I'd add that you can turn the smog solenoid crap off with a Tweecer (no more code). Or a chip burner should be able to as well (if you ever have other chip work done, it might be worth having the function turned off if you desire).

Good luck.

Thanks Hissin :)

I actually have all my smog equip but I think those solenoid in the picture you posted are toast so I just need to replace them. but they are a bi**c to find. the dealer here dont even have those things so im on a hunt for them right now. When my smog stuff is working my car is actually cleaner than when these babys rolled off the assembly line. But thanks to you I atliest know up from down and left from right. Thanks for your help bro I really appreciate it :) :nice: :nice: :nice: :nice:

also i did a search on air/oil seperators and just got a steeda one thanks to one of your posts........thanks again hehe
 
I got the same codes (314 & 311) plus a 332 for insufficient EGR flow. Thanks to this forum I have a much better handle on what to check. The last time I went to state inspection (this was before I was getting codes) the inspector couldn't believe how clean it ran considering the mods I've done.
 
I tried applying vacuum to the EGR valve nipple (me sucking on a hose) and noticed a decrease in idle RPM. I'm getting the feeling that my source vacuum is leaking somewhere, but to be thorough I'll check the operation of the solenoids anyway as well as do a little suck test on the bypass and diverter valves. I just put a new catted H-pipe on and I don't want to mess up the cats, plus I have to get it through emissions testing. I understand that the thermactor system is separate from the EGR, but its kinda coincidental that all three codes showed up around the same time.
 
On an sn95 what's the easiest way to gain access to the solenoids? It appears that everything is stuffed inside the fenderwell. My smog pump seems to be a pumpin' since its blastin' air out of the bypass. By applying vacuum to the TAB (suckin' on a rubber hose) I can definitely feel the transition from venting to the atmosphere and not venting at all. The peculiar thing is that it vents full time with the stock vacuum lines connected. I don't know if the TAD is working or not. I couldn't notice a thing when I applied vacuum to it (other than it tasted like $h*t) and I've got no vacuum at all getting to the EGR valve. If I apply vacuum (suckin' on that hose again) the idle RPM decreases quite a bit so I'm gonna rule out the EGR valve itself. I've gotta be either losing vacuum or the solenoid circuits are at fault. My vacuum gauge showed a miniscule amount of vacuum at the TAB/TAD valves, like somewhere around only 1 or 2 inches depending on engine RPM.
 
Hissin you are my guardian angel!!

Ok 2 more questions.

1. is there a way to plug those 3 plugs to make the computer think it is pluged in and working?

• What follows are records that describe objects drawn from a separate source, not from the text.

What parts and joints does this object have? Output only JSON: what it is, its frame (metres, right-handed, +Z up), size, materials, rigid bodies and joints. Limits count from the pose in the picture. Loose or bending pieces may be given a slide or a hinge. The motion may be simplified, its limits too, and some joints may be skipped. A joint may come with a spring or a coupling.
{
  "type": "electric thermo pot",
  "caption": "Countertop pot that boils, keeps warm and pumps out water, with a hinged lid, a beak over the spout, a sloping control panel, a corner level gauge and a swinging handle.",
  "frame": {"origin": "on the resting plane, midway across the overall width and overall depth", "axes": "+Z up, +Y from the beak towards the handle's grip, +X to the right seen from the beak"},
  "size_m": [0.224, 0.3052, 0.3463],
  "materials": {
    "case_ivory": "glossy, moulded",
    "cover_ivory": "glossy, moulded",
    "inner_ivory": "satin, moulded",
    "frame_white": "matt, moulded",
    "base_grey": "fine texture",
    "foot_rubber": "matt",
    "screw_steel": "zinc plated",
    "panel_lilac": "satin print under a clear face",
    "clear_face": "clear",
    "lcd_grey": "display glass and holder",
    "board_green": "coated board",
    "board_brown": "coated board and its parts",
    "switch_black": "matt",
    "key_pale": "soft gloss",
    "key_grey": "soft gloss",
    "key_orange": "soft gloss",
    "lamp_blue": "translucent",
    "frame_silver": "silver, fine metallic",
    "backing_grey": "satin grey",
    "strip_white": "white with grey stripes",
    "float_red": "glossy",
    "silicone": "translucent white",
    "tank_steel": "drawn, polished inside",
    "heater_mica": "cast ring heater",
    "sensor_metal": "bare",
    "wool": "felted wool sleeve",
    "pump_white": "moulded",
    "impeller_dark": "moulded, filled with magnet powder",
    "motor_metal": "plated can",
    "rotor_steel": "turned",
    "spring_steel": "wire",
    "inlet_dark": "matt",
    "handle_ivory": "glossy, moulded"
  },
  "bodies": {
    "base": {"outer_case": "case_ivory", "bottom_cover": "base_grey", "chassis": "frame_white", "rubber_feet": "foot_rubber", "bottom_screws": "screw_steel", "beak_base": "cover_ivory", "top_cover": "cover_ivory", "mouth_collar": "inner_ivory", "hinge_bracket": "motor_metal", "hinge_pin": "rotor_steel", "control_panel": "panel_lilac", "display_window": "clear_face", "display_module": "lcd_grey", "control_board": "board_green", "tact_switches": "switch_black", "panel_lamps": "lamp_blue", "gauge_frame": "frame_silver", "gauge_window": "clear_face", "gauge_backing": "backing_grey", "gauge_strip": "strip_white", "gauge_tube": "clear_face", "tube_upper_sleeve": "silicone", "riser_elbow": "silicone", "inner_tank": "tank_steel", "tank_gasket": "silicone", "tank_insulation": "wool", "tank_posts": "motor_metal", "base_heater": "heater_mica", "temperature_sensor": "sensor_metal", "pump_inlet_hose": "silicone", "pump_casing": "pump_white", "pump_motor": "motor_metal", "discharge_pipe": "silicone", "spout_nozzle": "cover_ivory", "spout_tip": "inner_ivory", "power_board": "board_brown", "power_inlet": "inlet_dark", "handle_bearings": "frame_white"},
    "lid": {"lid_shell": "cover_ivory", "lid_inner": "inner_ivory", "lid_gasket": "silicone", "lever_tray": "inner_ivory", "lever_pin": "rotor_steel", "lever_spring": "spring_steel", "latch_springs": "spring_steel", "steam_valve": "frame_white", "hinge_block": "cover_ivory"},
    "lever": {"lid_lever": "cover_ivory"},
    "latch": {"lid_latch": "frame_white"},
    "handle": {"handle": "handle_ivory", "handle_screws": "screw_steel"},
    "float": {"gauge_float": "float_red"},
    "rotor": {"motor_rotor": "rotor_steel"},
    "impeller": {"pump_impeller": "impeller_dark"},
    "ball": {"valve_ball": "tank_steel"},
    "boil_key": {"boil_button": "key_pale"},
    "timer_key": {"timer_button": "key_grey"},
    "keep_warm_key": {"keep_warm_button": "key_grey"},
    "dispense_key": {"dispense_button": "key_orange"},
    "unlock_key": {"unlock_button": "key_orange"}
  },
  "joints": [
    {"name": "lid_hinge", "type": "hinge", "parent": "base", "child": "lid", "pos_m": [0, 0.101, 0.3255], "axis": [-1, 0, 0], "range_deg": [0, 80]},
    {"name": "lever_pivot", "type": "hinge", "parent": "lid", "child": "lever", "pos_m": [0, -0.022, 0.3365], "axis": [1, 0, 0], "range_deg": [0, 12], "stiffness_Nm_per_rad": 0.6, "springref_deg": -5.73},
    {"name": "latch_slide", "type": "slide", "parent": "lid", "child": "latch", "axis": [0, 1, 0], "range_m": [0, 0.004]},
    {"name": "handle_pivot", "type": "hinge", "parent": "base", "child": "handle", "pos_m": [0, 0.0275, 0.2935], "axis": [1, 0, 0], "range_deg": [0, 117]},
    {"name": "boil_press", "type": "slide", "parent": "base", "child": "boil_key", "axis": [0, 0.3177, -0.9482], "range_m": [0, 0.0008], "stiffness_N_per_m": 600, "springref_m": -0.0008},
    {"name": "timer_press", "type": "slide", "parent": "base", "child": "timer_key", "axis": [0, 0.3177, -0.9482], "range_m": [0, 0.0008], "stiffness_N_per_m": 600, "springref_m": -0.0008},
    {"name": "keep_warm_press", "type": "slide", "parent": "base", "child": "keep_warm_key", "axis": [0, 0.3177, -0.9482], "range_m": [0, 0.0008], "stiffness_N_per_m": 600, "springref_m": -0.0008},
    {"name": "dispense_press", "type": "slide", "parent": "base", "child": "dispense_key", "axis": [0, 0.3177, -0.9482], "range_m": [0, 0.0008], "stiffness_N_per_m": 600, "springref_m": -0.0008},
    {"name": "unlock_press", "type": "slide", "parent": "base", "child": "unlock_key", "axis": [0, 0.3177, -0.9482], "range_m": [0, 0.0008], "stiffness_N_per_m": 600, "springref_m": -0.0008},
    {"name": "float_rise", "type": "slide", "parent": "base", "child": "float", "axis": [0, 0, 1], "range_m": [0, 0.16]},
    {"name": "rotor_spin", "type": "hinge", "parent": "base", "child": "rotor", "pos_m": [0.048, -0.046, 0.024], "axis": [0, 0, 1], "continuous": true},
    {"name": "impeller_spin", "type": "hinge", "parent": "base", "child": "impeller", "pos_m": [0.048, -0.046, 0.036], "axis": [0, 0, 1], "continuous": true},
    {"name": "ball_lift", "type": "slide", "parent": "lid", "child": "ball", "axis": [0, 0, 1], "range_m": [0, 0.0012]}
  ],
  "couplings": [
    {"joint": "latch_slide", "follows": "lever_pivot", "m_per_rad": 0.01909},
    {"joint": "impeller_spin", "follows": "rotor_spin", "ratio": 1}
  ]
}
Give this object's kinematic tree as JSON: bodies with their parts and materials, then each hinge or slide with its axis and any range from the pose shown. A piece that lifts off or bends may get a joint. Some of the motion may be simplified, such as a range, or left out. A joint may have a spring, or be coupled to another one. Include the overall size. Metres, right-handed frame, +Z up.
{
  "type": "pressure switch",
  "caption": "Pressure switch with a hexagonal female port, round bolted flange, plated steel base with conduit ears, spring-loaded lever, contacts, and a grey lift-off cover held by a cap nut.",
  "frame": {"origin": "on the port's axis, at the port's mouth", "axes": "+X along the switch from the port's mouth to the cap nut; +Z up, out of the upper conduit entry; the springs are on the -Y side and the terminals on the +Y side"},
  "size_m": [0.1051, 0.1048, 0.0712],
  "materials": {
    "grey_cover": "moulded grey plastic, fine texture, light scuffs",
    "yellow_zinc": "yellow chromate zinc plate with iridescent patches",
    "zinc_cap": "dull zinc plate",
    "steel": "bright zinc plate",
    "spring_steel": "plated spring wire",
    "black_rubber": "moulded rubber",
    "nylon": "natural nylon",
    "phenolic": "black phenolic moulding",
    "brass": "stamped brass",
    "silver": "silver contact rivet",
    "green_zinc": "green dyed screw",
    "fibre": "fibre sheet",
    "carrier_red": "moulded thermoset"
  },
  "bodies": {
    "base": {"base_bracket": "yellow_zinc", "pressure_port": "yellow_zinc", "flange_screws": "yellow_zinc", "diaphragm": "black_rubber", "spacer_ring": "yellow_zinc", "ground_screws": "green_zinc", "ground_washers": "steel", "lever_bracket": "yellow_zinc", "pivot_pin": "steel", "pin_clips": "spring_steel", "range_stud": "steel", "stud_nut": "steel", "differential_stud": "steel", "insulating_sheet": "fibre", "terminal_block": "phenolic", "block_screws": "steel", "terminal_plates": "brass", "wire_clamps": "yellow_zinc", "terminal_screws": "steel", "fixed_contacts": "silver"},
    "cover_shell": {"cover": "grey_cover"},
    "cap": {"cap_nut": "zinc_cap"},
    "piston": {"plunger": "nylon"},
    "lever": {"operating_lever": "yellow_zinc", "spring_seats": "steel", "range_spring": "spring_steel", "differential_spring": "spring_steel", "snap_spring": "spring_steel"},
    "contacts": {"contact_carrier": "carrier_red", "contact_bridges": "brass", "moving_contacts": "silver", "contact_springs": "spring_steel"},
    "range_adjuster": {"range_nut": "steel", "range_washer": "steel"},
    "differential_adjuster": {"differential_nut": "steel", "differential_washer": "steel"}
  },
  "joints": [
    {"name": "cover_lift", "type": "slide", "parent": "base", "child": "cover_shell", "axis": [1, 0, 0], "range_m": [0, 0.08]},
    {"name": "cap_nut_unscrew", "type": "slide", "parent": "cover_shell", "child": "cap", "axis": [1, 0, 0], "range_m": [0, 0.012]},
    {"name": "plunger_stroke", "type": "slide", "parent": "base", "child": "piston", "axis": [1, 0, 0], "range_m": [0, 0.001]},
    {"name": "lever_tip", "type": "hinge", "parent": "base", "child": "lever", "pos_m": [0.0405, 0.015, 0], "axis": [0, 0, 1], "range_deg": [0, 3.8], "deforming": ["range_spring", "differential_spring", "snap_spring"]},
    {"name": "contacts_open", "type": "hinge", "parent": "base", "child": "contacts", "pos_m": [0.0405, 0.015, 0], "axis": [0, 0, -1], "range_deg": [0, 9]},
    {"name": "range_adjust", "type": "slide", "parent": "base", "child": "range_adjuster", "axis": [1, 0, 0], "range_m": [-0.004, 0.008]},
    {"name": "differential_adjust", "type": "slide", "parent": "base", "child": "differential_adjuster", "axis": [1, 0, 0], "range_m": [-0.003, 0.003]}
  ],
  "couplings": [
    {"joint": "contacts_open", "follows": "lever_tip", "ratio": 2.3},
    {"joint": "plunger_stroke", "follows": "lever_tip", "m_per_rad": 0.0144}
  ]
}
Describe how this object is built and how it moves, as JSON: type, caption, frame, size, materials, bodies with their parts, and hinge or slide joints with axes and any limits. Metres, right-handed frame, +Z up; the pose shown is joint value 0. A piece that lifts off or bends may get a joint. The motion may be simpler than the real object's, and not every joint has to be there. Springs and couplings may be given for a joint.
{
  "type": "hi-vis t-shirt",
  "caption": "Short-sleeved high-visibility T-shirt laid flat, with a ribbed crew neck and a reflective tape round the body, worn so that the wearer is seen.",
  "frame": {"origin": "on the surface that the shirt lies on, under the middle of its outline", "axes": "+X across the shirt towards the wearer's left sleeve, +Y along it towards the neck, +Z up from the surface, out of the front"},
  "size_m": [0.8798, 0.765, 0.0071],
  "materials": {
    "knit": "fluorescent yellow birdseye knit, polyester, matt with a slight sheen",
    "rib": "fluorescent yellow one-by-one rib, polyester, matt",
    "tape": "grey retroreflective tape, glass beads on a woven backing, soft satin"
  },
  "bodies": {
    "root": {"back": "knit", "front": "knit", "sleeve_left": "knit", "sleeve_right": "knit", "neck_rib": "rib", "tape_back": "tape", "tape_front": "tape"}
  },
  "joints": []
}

2. if not where can I find those solonoids and are they expensive?

again Hissin your the best bro you always answer my post with sold responses. if you were near Long Beach, CA. I would buy you 2 beers!

actually the comp reads the O2 sensors to see if the AIR is working. those codes are set when the computer does not see full lean conditions(on O2 sensors) when testing the AIR [note: you have seperate codes for left and right banks, the solenoid only sends vacuum to AIR-D(for direction to cats or engine) and AIR-B (for direction to AIR-D or Atmosphere)]

if your car is not fully warmed up when you run the test you may get a false code 311 and 314

check the vacuum at the soleniod(lower port) should be manifold vacuum. then check vacuum at the AIR-D valve and AIR-B valve(not solenoids) when running KOER and see if you have vacuum there.

don't mean to step on any toes but wanted to get it clairfied. :)
 
When I check for vacuum during KOER at the TAB/TAD valves I'm getting around 1 - 2 inches at the diverter and 1 - 2 inches at the bypass, but if I break the vacuum connection at the junction and supply a separate vacuum source I'm getting about 5 inches at the diverter and 13 inches at the bypass. When I hook the stock connections back up I'm back down to only 1 or 2 inches at both valves. Also, with stock connections the bypass constantly vents during the KOER test. If I disconnect the TAB vacuum line and manually apply vacuum I can feel the change with my hand from venting to not venting. I think I'm losing a lot of vacuum through the pink (beige, whatever) plastic tube at the union where the upper red, green and pink tubes mate up to the lower red, green and pink tubes. I would also tend to think that I'd be getting different codes if the solenoids were at fault. During the KOER tests I had very abrupt changes in vacuum signal which would lead me to believe that the solenoids have some functionality. NE1 know where I can buy replacement vacuum tubes? The colored plastic ones?
 
Mojopony:

sounds like you could just redo the vacuum hoses with rubber vacuum hose. sounds like the original hoses have gone bad. i've replaced the plastic with rubber hoses on many different cars and never had a problem.
 
I also have the 332 for insufficient EGR flow error code, but not the other ones. Started getting check engine light after intake swap could it be a leak or something

here's a write up i did awhile ago:

EGR test procedure courtesy of cjones

to check the EGR valve:
bring the engine to normal temp.
connect a vacuum pump to the EGR Valve
apply 5in vacuum to the valve.
if engine stumbled or died then EGR Valve and passage(there is a passageway through the heads and intake) are good.
if engine did NOT stumble or die then either the EGR Valve is bad and/or the passage is blocked.
if engine stumbled, connect vacuum gauge to the hose coming off of the EGR Valve
snap throttle to 2500 RPM (remember snap the throttle don't hold it there).
did the vacuum gauge show about 2-5 in vacuum?

if not, check for manifold vacuum at the EGR vacuum valve.
if you have manifold vacuum then connect vacuum gauge to the EGR valve side of the vacuum valve and snap throttle to 2500 RPM.